What: Shares of Sears Holdings (NASDAQOTH:SHLDQ) closed 10% lower on Monday, setting fresh multiyear lows in the process. The retail chain published updated second-quarter guidance in the early morning hours, pointing to a rare GAAP profit but free-falling same-store sales trends.
So what: In the second-quarter report, due later this month, Sears expects to show net income of approximately $180 million, or $1.69 per share. However, that profit includes about $510 million of one-time gains related to the spin-off of certain assets into a separately traded REIT vehicle known as Seritage Growth Properties.
Without that adjustment, Sears looks set to report an adjusted net loss of roughly $3.10 per share. Analysts are currently looking for a loss of $2.65 per share.
Perhaps even more troubling, same-store sales decreased 10.6% year over year in the second, according to today's update.
Now what: Sears also disclosed some financial retooling and an amended credit facility, and outlined some progress on the company's transformation into a membership-driven shopping club. None of that supported the stock in the face of dwindling top-line sales and continued red-ink performances on the bottom line.
The Seritage move will indeed lighten the load on Sears' balance sheet significantly, and may in fact be the best way to unlock the value that's trapped in this firm's substantial real estate assets. But that's only lipstick on the pig.
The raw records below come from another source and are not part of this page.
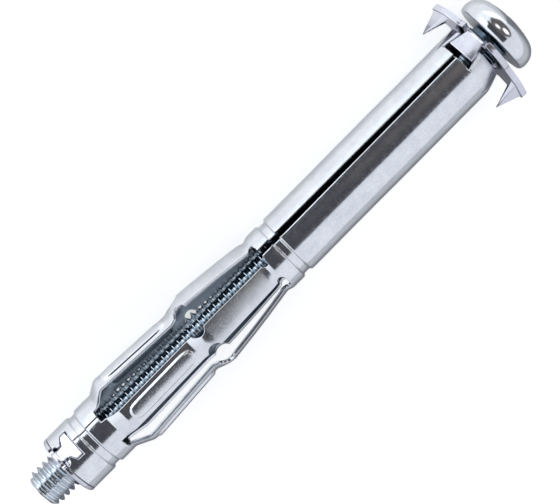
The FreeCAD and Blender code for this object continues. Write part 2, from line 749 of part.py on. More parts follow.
def lay_down(pieces):
    """Lays the anchor on its side as it comes to rest: tip towards -X, head towards +X, and the
    origin under the middle of its box."""
    roll = FreeCAD.Rotation(FreeCAD.Vector(0, 0, 1), 180 - sheet.get("lying_roll_angle"))
    on_side = FreeCAD.Rotation(FreeCAD.Vector(0, 1, 0), -90)
    turned = FreeCAD.Placement(FreeCAD.Vector(0, 0, 0), on_side.multiply(roll))
    shapes = []
    for piece in pieces:
        piece.Placement = turned.multiply(piece.Placement)
        shapes.append(piece.Shape.copy())
    box = Part.makeCompound(shapes).optimalBoundingBox(False)
    base = FreeCAD.Vector(-(box.XMin + box.XMax) / 2, -(box.YMin + box.YMax) / 2, -box.ZMin)
    for piece in pieces:
        piece.Placement = FreeCAD.Placement(base, FreeCAD.Rotation()).multiply(piece.Placement)
    doc.recompute()


doc.recompute()
check(PIECES)
seat_flange(flange_plate)
lay_down(PIECES)
check(PIECES)
os.makedirs("parts", exist_ok=True)
for piece in PIECES:
    piece.Shape.exportStep(f"parts/{piece.Label}.step")
    box = piece.Shape.BoundBox
    spans = f"{box.XLength:.2f} x {box.YLength:.2f} x {box.ZLength:.2f}"
    print(f"{piece.Label}: {piece.Shape.Volume:.1f} mm3, {spans}")
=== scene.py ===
import math

import bmesh
import bpy
import numpy as np
from mathutils import Matrix, Vector


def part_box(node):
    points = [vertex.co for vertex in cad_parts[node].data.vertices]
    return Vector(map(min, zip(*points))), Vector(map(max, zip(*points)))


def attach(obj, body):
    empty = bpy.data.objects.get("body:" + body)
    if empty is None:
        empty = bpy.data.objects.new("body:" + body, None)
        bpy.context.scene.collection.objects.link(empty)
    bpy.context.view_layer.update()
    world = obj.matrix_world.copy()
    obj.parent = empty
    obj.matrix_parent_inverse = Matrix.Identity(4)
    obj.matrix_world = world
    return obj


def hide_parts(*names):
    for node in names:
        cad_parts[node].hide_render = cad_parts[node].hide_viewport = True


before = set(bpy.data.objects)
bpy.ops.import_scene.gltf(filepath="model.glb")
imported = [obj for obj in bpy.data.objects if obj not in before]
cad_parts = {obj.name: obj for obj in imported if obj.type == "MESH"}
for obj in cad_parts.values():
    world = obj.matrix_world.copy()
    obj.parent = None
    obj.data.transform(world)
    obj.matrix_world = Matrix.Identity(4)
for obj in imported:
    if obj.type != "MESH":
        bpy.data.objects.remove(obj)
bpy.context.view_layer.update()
mm = 0.001

# All pieces are drawn in millimetres about the anchor's own axis, as the solids are: z = 0 at the
# sleeve's mouth, z grows towards the screw's tip, angle 0 at the seam. layDown puts them on the floor.
lying = {"roll": 36.0, "tip": 84.8}
rollCos, rollSin = math.cos(math.radians(lying["roll"])), math.sin(math.radians(lying["roll"]))
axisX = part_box("screw")[0][0] + lying["tip"] * mm
axisY = (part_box("nut_plate")[0][1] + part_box("nut_plate")[1][1]) / 2
axisZ = (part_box("nut_plate")[0][2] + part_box("nut_plate")[1][2]) / 2


# Turns local x, y about the axis by the roll, then points local z along -X and moves to the axis.
def layDown(x, y, z):
    x, y, z = np.broadcast_arrays(np.asarray(x, float), np.asarray(y, float), np.asarray(z, float))
    u, v = x * rollSin + y * rollCos, x * rollCos - y * rollSin
    return np.stack([axisX - z * mm, axisY + u * mm, axisZ + v * mm], -1)


# Radius and angle in degrees about the axis give x and y.
def layRound(r, angle, z):
    a = np.radians(angle)
    return layDown(r * np.cos(a), r * np.sin(a), z)


# The way back from a mesh's points, in metres, to local x, y, z in millimetres.
def standUp(mesh):
    flat = np.empty(len(mesh.vertices) * 3)
    mesh.vertices.foreach_get("co", flat)
    along, u, v = ((flat.reshape(-1, 3) - (axisX, axisY, axisZ)) / mm).T
    return u * rollSin + v * rollCos, u * rollCos - v * rollSin, -along


# 0 below 0, 1 above 1, and 3t^2 - 2t^3 between.
def ease(t):
    t = np.clip(t, 0, 1)
    return t * t * (3 - 2 * t)


# Quads of a rows x columns grid, each seen from outside as row, next column, next row.
def gridFaces(rows, columns, wrap=False):
    i = np.arange(rows - 1)[:, None]
    j = np.arange(columns if wrap else columns - 1)[None, :]
    corner, beside = i * columns + j, i * columns + (j + 1) % columns
    return np.stack([corner, beside, beside + columns, corner + columns], -1).reshape(-1, 4)


# Joins several (points, faces) shells into one mesh, merges the shared borders and drops what has no area.
def makePiece(name, shells, mergeAt=2e-7):
    points, faces, count = [], [], 0
    for shellPoints, shellFaces in shells:
        flat = shellPoints.reshape(-1, 3)
        points.append(flat)
        faces.append(shellFaces + count)
        count += len(flat)
    mesh = bpy.data.meshes.new(name)
    mesh.from_pydata(np.concatenate(points).tolist(), [], [f for part in faces for f in part.tolist()])
    work = bmesh.new()
    work.from_mesh(mesh)
    bmesh.ops.remove_doubles(work, verts=work.verts, dist=mergeAt)
    bmesh.ops.dissolve_degenerate(work, edges=work.edges, dist=mergeAt / 2)
    work.to_mesh(mesh)
    work.free()
    piece = bpy.data.objects.new(name, mesh)
    bpy.context.scene.collection.objects.link(piece)
    return piece


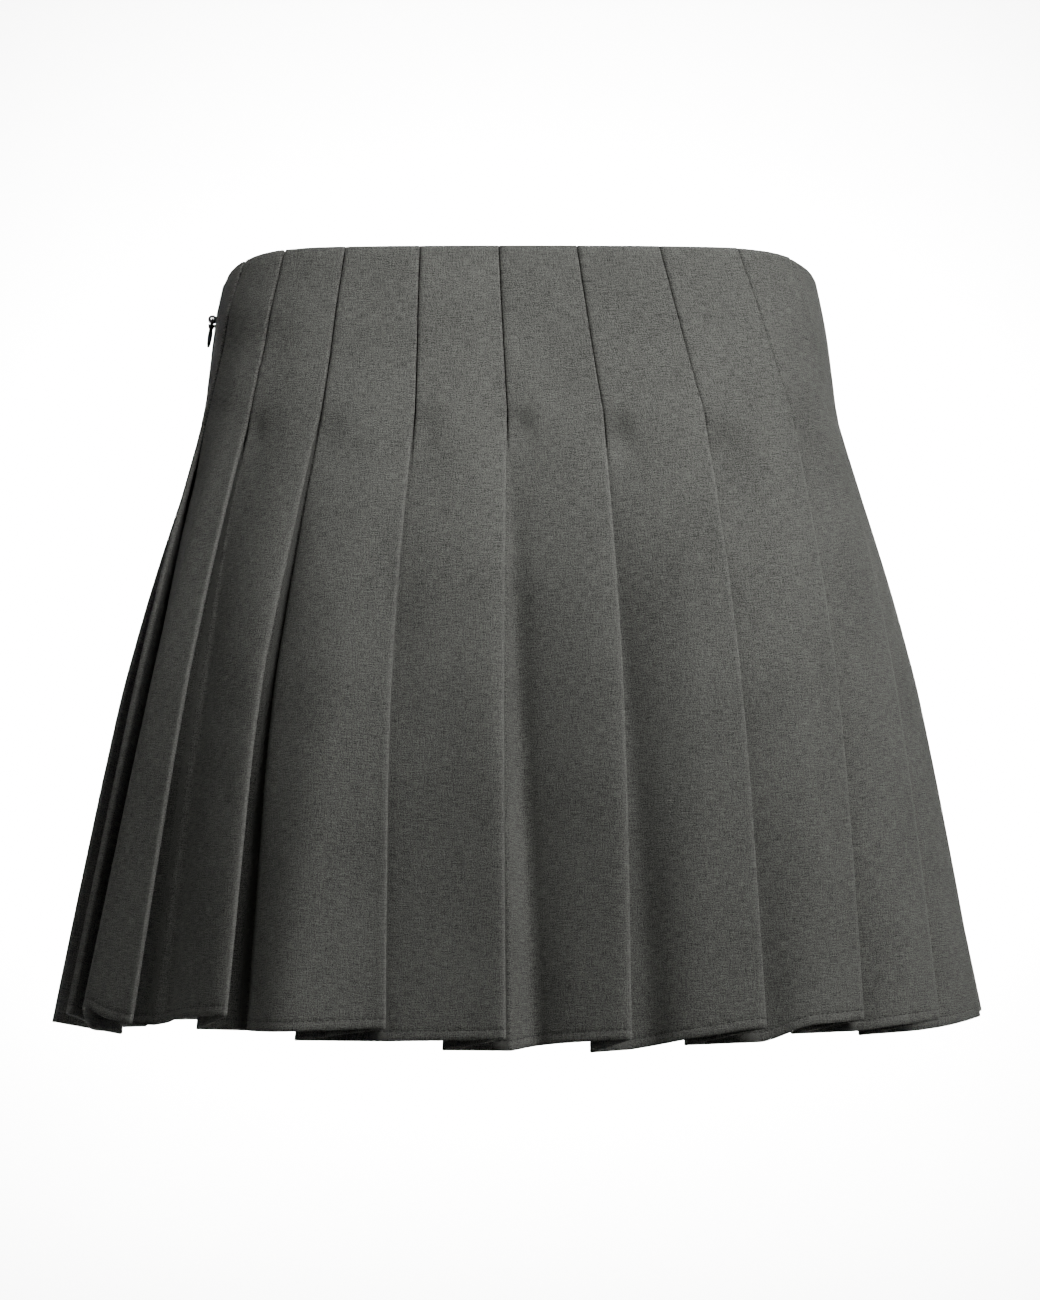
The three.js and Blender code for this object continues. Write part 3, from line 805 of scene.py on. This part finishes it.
def enamelled_zinc(zip_sizes):
    """Zinc die casting with stoved enamel: nearly black and satin, a little uneven, and dark on pale."""
    material, tree, shader = new_material("stoved_enamel_on_zinc")
    place = add_node(tree, "ShaderNodeTexCoord")
    peel = add_node(
        tree, "ShaderNodeTexNoise", {"Vector": (place, "Object"), "Scale": 1000 / 1.2, "Detail": 3.0})
    colour = add_node(
        tree, "ShaderNodeMix",
        {"Factor": (peel, "Fac"), "A": linear("1b1b1a"), "B": linear(hex_of(zip_sizes.enamel))},
        data_type="RGBA")
    gloss = add_node(
        tree, "ShaderNodeMapRange", {"Value": (peel, "Fac"), "To Min": 0.5, "To Max": 0.66})
    relief = add_node(tree, "ShaderNodeBump", {"Height": (peel, "Fac"), "Strength": 0.15, "Distance": 0.0001})
    tree.links.new(colour.outputs["Result"], shader.inputs["Base Color"])
    tree.links.new(gloss.outputs["Result"], shader.inputs["Roughness"])
    tree.links.new(relief.outputs["Normal"], shader.inputs["Normal"])
    shader.inputs["Specular IOR Level"].default_value = 0.3
    return material


# ---------------------------------------------------------------- settings


def colour_property(name, description, code):
    """A colour property with an sRGB hex default."""
    return bpy.props.FloatVectorProperty(
        name=name, description=description, subtype="COLOR", size=3, min=0, max=1, default=linear(code)[:3])


def length_property(name, description, millimetres):
    """A length property with a default in millimetres."""
    return bpy.props.FloatProperty(
        name=name, description=description, subtype="DISTANCE", unit="LENGTH", min=0, precision=5,
        default=millimetres * MM)


def power_property(name, description, watts):
    """A light's power, with a default in watts."""
    return bpy.props.FloatProperty(name=name, description=description, unit="POWER", min=0, default=watts)


class SkirtClothSettings(bpy.types.PropertyGroup):
    """Sizes and colours of the cloth and its sewing."""

    thickness: length_property("Thickness", "Thickness of the wool cloth, measured level", 0.9)
    layer_step: length_property("Layer step", "From one pressed layer of a pleat to the next", 1.3)
    groove: length_property("Groove", "From a sewn fold to the next panel's face beside it", 1.25)
    hem_extra: length_property("Hem extra", "How much thicker the cloth is where the hem is turned up", 0.5)
    stitch_pitch: length_property("Stitch pitch", "From one hem stitch to the next", 2.7)
    stitch_length: length_property("Stitch length", "Length of a hem stitch that shows", 1.9)
    stitch_radius: length_property("Stitch radius", "Radius of the sewing thread", 0.17)
    streak: length_property("Streak", "Thickness of a light or dark streak of the weave", 0.42)
    dark_yarn: colour_property("Dark yarn", "The wool's darkest yarns", "333331")
    light_yarn: colour_property("Light yarn", "The wool's lightest yarns", "7d7e79")
    # colour of the painted highlight along the fold edges
    edge_highlight_colour: colour_property("Edge highlight", "The wool on its pressed fold edges", "8c8d88")
    thread_colour: colour_property("Thread", "The sewing thread", "35362f")
    sheen: bpy.props.FloatProperty(
        name="Sheen", description="Strength of the nap's sheen", subtype="FACTOR", min=0, max=1, default=0.15)


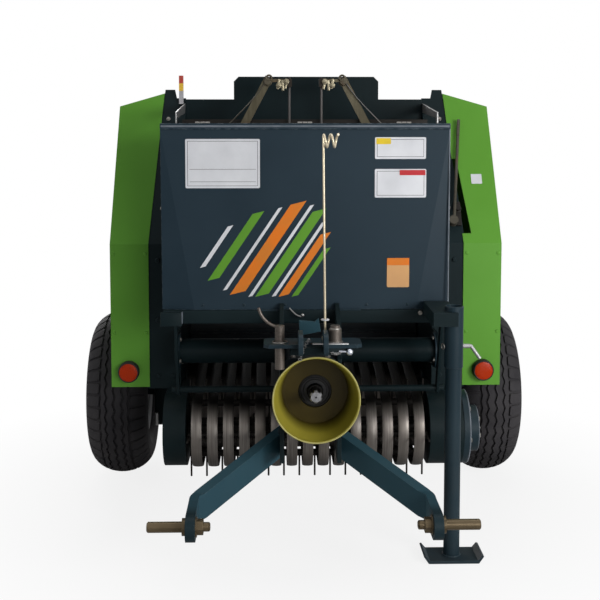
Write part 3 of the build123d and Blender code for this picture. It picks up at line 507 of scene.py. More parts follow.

Beneath the temporary gains from the Seritage separation, Sears continues to bleed cash as consumers overwhelmingly prefer to take their business elsewhere. Kmart's same-store sales fell 6.9% in the second quarter, while the Sears-branded chain of mall stores plunged 13.9% lower.
Sears shares have now fallen 41% year to date and 60% from 52-week highs, continuing an equally terrifying long-term trend.